Tech Beach Retreat is the result of a combination of experiences and observations, involving the local, regional and global tech ecosystems. What makes a tech entrepreneur successful? There are of course numerous factors, but as with many businesses the most important are access to talent, capital, mentorship, and markets. Tech Beach is on a mission to bring these critical resources together to the shores of the Caribbean.
The next big thing can be birthed in the Caribbean, but tech entrepreneurs need to be able to focus their energy on creating universal solutions and building universal brands, irrespective of their location. Caribbean tech start-ups are often criticized for not having globally relevant ideas, despite their significant talent. My theory is the lack of exposure amongst many. If you aren't encountering the world's problems, you are unlikely to be able to solve them, but global solutions can attract investment, regardless of geography. There is nothing distinctly American in the branding or identity of Facebook, Google, or Dropbox.
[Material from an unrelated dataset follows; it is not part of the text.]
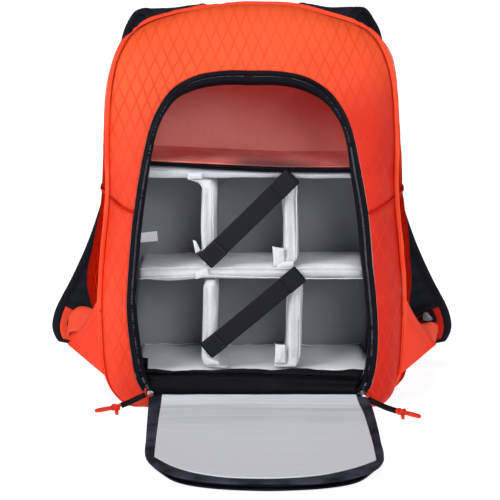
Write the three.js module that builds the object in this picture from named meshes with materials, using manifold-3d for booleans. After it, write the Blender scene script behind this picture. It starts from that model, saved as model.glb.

These companies are location agnostic, independent of someone's love for brand USA, making it easier to penetrate international markets.
If we want to extract the greatest value from this sector, our ecosystem needs to be more lively, robust and global.
Governments around the world are investing heavily into building tech ecosystems and altering entire tax systems to attract startup entrepreneurs. Stakeholders must focus on fostering big disruptive ideas with global potential and serious bankability. The tech industry is an economic game changer because people are increasingly able to rise above financial, political and geographical circumstance to create global entities. As a result success in the industry is often marked with a seeming irreverence and desire to topple inefficient traditional processes, popularly referred to as disruption.
Tech Beach is being designed to amalgamate as many of these considerations as possible, catalyzing the Caribbean's place as a recognized international destination for innovation and commerce. We invite you to join us and participate in unlocking the true economic potential of a region left largely untapped.